What is expected ->
Reproduce only the lines of the material below that start at the line containing "make_abdomen(collection)" and stop at the line containing "for node in". Keep both end lines.

========

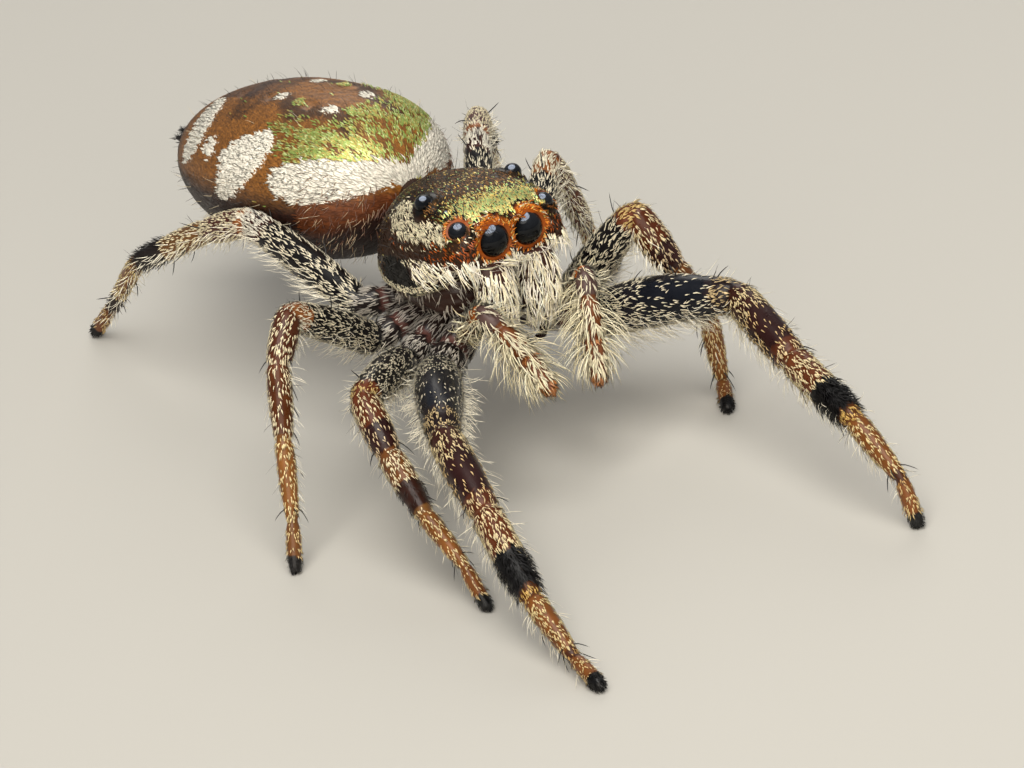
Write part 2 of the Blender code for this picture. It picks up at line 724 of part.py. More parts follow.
def main():
    clear_scene()
    collection = new_collection(OBJECT_NAME)
    cutters = new_collection("cutters", hidden=True)
    frame = carapace_frame()
    make_carapace(frame, collection, cutters)
    make_eyes(frame, collection)
    make_sternum(frame, collection, cutters)
    make_jaws(frame, collection)
    for side in ("R", "L"):
        make_palp(frame, side, collection)
        for number in HIPS:
            make_leg(frame, side, number, collection)
    make_abdomen(collection)
    make_waist(frame, collection)
    grow_locks(frame, collection, cutters)
    to_life_size(collection)


main()
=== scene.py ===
import math

import bmesh
import bpy
import numpy as np
from mathutils import Matrix, Vector


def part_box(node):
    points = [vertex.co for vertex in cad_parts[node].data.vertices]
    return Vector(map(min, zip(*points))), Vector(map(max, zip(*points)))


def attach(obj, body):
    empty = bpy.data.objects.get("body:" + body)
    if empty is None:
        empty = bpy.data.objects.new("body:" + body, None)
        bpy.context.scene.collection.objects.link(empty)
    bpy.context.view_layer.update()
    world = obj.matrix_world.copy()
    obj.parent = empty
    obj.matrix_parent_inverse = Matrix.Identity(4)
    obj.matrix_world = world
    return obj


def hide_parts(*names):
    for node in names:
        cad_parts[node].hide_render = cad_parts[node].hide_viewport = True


# A jumping spider at life size: smooth skins of the body and the legs, eyes of their own, and a
# coat of scales, hairs and spines in solid mesh. Shapes are worked out in millimetres in the
# stance that the solids have, and go to metres when a piece is finished.

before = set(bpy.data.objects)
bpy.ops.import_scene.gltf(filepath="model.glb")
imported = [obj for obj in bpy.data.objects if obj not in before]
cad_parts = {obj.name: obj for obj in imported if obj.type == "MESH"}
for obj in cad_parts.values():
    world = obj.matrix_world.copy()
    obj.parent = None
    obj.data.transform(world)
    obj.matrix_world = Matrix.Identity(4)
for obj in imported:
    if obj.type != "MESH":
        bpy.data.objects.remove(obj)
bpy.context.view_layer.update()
mm = 0.001


# sRGB hex code to linear light
def hexColour(code):
    values = [int(code[i:i + 2], 16) / 255 for i in (1, 3, 5)]
    return np.array([v / 12.92 if v <= 0.04045 else ((v + 0.055) / 1.055) ** 2.4 for v in values])


# Adds one node: settings are its inputs or properties, links the sockets that feed its inputs
def addNode(tree, kind, settings=None, links=None):
    node = tree.nodes.new(kind)
    for name, value in (settings or {}).items():
        if isinstance(name, int) or name in node.inputs:
            node.inputs[name].default_value = value
        else:
            setattr(node, name, value)
    for name, source in (links or {}).items():
        tree.links.new(source, node.inputs[name])
    return node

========

Completed exercise ->
    make_abdomen(collection)
    make_waist(frame, collection)
    grow_locks(frame, collection, cutters)
    to_life_size(collection)


main()
=== scene.py ===
import math

import bmesh
import bpy
import numpy as np
from mathutils import Matrix, Vector


def part_box(node):
    points = [vertex.co for vertex in cad_parts[node].data.vertices]
    return Vector(map(min, zip(*points))), Vector(map(max, zip(*points)))


def attach(obj, body):
    empty = bpy.data.objects.get("body:" + body)
    if empty is None:
        empty = bpy.data.objects.new("body:" + body, None)
        bpy.context.scene.collection.objects.link(empty)
    bpy.context.view_layer.update()
    world = obj.matrix_world.copy()
    obj.parent = empty
    obj.matrix_parent_inverse = Matrix.Identity(4)
    obj.matrix_world = world
    return obj


def hide_parts(*names):
    for node in names:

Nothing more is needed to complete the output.